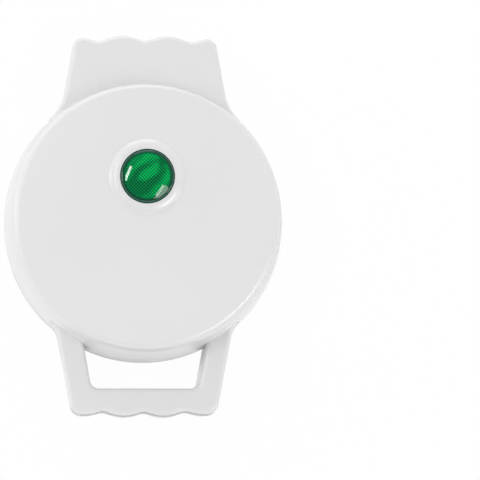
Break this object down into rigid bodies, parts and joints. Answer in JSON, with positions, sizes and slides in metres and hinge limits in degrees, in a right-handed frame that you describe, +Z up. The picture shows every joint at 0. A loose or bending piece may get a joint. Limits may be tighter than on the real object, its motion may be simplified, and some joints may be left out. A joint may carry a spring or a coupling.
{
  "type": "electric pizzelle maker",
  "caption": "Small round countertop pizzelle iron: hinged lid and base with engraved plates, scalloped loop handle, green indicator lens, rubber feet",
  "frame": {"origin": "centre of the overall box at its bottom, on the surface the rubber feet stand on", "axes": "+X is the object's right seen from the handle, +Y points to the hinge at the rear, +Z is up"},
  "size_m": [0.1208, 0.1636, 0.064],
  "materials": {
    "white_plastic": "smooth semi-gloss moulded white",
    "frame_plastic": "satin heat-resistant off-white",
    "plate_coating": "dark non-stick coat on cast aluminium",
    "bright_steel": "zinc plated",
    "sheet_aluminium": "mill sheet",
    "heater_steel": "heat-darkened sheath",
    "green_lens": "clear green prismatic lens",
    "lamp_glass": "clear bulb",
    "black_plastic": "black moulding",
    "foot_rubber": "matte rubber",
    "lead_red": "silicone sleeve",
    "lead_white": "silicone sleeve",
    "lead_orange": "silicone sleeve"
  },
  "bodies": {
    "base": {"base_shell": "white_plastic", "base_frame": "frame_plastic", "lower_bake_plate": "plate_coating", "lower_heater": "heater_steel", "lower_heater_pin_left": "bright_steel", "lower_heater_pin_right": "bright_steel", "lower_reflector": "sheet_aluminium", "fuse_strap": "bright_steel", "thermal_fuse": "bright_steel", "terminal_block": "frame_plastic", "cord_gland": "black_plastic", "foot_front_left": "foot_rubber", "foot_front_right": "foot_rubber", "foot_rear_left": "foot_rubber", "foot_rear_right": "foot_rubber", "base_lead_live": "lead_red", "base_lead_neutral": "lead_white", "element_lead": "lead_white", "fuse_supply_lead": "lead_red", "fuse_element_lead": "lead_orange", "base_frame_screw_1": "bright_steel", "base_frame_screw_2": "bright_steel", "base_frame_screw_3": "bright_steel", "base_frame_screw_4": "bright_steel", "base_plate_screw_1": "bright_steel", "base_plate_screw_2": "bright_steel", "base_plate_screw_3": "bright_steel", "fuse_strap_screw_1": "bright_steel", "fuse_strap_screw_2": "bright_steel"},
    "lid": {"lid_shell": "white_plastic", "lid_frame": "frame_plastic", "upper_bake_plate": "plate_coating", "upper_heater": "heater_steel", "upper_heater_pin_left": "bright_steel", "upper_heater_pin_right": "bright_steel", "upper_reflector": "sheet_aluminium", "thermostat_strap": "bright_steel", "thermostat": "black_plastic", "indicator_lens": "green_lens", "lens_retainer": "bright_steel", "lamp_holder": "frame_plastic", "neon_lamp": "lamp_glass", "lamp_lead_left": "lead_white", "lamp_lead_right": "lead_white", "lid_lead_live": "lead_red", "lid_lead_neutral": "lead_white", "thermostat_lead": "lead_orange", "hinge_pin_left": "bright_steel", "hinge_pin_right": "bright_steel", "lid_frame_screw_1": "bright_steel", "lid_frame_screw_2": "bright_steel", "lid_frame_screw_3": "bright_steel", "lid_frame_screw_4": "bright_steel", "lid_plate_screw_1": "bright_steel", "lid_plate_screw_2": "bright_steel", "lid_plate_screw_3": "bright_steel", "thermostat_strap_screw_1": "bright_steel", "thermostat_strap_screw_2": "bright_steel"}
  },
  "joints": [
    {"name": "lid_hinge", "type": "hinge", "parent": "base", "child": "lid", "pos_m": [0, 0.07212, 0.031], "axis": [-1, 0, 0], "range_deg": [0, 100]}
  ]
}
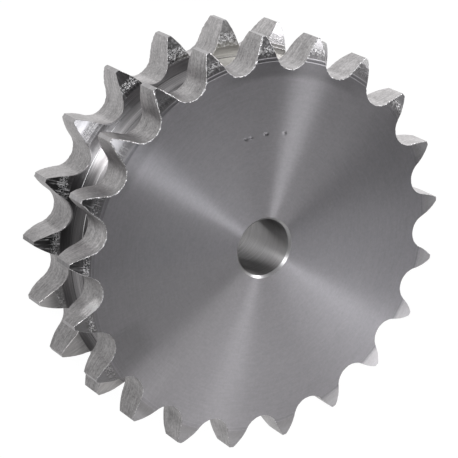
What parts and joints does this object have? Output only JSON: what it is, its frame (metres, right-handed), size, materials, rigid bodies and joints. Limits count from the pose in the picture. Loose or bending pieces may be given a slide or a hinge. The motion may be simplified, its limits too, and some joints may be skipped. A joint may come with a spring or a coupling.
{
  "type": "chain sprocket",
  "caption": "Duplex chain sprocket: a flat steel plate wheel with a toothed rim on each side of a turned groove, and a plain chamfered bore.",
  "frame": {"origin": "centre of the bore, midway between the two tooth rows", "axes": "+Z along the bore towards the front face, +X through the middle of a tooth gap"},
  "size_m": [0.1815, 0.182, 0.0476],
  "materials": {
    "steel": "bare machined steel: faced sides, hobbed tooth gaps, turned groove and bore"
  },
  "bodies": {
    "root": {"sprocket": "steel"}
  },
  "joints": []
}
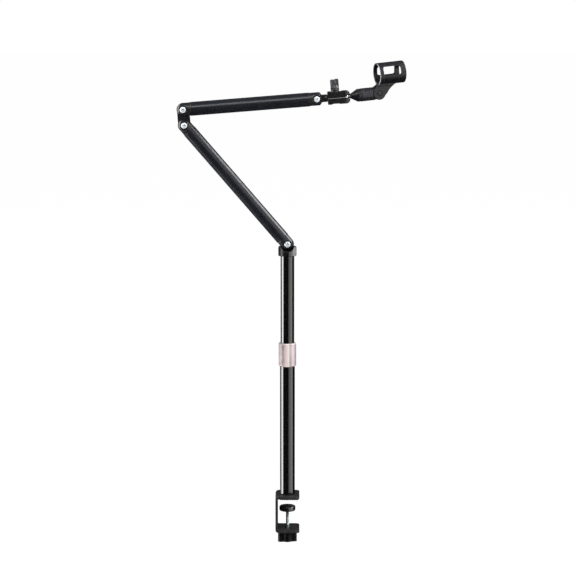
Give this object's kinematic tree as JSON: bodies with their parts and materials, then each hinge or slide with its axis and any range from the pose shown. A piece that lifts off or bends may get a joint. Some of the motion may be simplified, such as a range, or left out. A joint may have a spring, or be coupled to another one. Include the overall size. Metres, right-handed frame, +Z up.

*DIRECTIONS*. Extract all of the data above without altering anything.

*RESULT OF THIS TASK*.
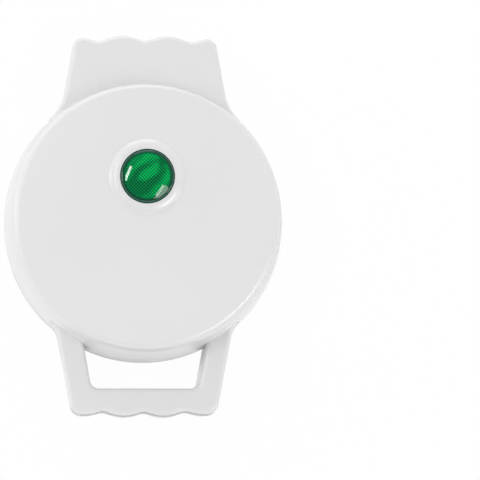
Break this object down into rigid bodies, parts and joints. Answer in JSON, with positions, sizes and slides in metres and hinge limits in degrees, in a right-handed frame that you describe, +Z up. The picture shows every joint at 0. A loose or bending piece may get a joint. Limits may be tighter than on the real object, its motion may be simplified, and some joints may be left out. A joint may carry a spring or a coupling.
{
  "type": "electric pizzelle maker",
  "caption": "Small round countertop pizzelle iron: hinged lid and base with engraved plates, scalloped loop handle, green indicator lens, rubber feet",
  "frame": {"origin": "centre of the overall box at its bottom, on the surface the rubber feet stand on", "axes": "+X is the object's right seen from the handle, +Y points to the hinge at the rear, +Z is up"},
  "size_m": [0.1208, 0.1636, 0.064],
  "materials": {
    "white_plastic": "smooth semi-gloss moulded white",
    "frame_plastic": "satin heat-resistant off-white",
    "plate_coating": "dark non-stick coat on cast aluminium",
    "bright_steel": "zinc plated",
    "sheet_aluminium": "mill sheet",
    "heater_steel": "heat-darkened sheath",
    "green_lens": "clear green prismatic lens",
    "lamp_glass": "clear bulb",
    "black_plastic": "black moulding",
    "foot_rubber": "matte rubber",
    "lead_red": "silicone sleeve",
    "lead_white": "silicone sleeve",
    "lead_orange": "silicone sleeve"
  },
  "bodies": {
    "base": {"base_shell": "white_plastic", "base_frame": "frame_plastic", "lower_bake_plate": "plate_coating", "lower_heater": "heater_steel", "lower_heater_pin_left": "bright_steel", "lower_heater_pin_right": "bright_steel", "lower_reflector": "sheet_aluminium", "fuse_strap": "bright_steel", "thermal_fuse": "bright_steel", "terminal_block": "frame_plastic", "cord_gland": "black_plastic", "foot_front_left": "foot_rubber", "foot_front_right": "foot_rubber", "foot_rear_left": "foot_rubber", "foot_rear_right": "foot_rubber", "base_lead_live": "lead_red", "base_lead_neutral": "lead_white", "element_lead": "lead_white", "fuse_supply_lead": "lead_red", "fuse_element_lead": "lead_orange", "base_frame_screw_1": "bright_steel", "base_frame_screw_2": "bright_steel", "base_frame_screw_3": "bright_steel", "base_frame_screw_4": "bright_steel", "base_plate_screw_1": "bright_steel", "base_plate_screw_2": "bright_steel", "base_plate_screw_3": "bright_steel", "fuse_strap_screw_1": "bright_steel", "fuse_strap_screw_2": "bright_steel"},
    "lid": {"lid_shell": "white_plastic", "lid_frame": "frame_plastic", "upper_bake_plate": "plate_coating", "upper_heater": "heater_steel", "upper_heater_pin_left": "bright_steel", "upper_heater_pin_right": "bright_steel", "upper_reflector": "sheet_aluminium", "thermostat_strap": "bright_steel", "thermostat": "black_plastic", "indicator_lens": "green_lens", "lens_retainer": "bright_steel", "lamp_holder": "frame_plastic", "neon_lamp": "lamp_glass", "lamp_lead_left": "lead_white", "lamp_lead_right": "lead_white", "lid_lead_live": "lead_red", "lid_lead_neutral": "lead_white", "thermostat_lead": "lead_orange", "hinge_pin_left": "bright_steel", "hinge_pin_right": "bright_steel", "lid_frame_screw_1": "bright_steel", "lid_frame_screw_2": "bright_steel", "lid_frame_screw_3": "bright_steel", "lid_frame_screw_4": "bright_steel", "lid_plate_screw_1": "bright_steel", "lid_plate_screw_2": "bright_steel", "lid_plate_screw_3": "bright_steel", "thermostat_strap_screw_1": "bright_steel", "thermostat_strap_screw_2": "bright_steel"}
  },
  "joints": [
    {"name": "lid_hinge", "type": "hinge", "parent": "base", "child": "lid", "pos_m": [0, 0.07212, 0.031], "axis": [-1, 0, 0], "range_deg": [0, 100]}
  ]
}
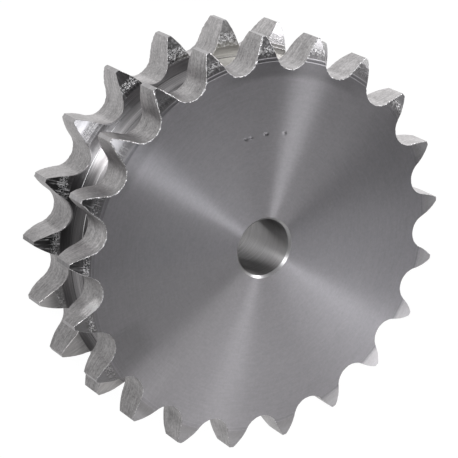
What parts and joints does this object have? Output only JSON: what it is, its frame (metres, right-handed), size, materials, rigid bodies and joints. Limits count from the pose in the picture. Loose or bending pieces may be given a slide or a hinge. The motion may be simplified, its limits too, and some joints may be skipped. A joint may come with a spring or a coupling.
{
  "type": "chain sprocket",
  "caption": "Duplex chain sprocket: a flat steel plate wheel with a toothed rim on each side of a turned groove, and a plain chamfered bore.",
  "frame": {"origin": "centre of the bore, midway between the two tooth rows", "axes": "+Z along the bore towards the front face, +X through the middle of a tooth gap"},
  "size_m": [0.1815, 0.182, 0.0476],
  "materials": {
    "steel": "bare machined steel: faced sides, hobbed tooth gaps, turned groove and bore"
  },
  "bodies": {
    "root": {"sprocket": "steel"}
  },
  "joints": []
}
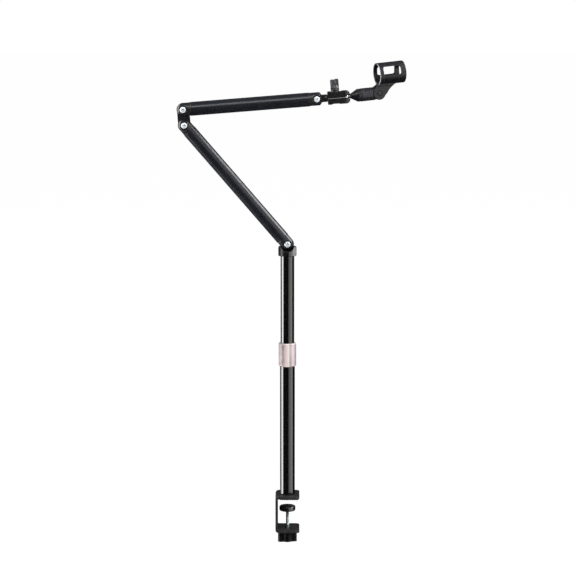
Give this object's kinematic tree as JSON: bodies with their parts and materials, then each hinge or slide with its axis and any range from the pose shown. A piece that lifts off or bends may get a joint. Some of the motion may be simplified, such as a range, or left out. A joint may have a spring, or be coupled to another one. Include the overall size. Metres, right-handed frame, +Z up.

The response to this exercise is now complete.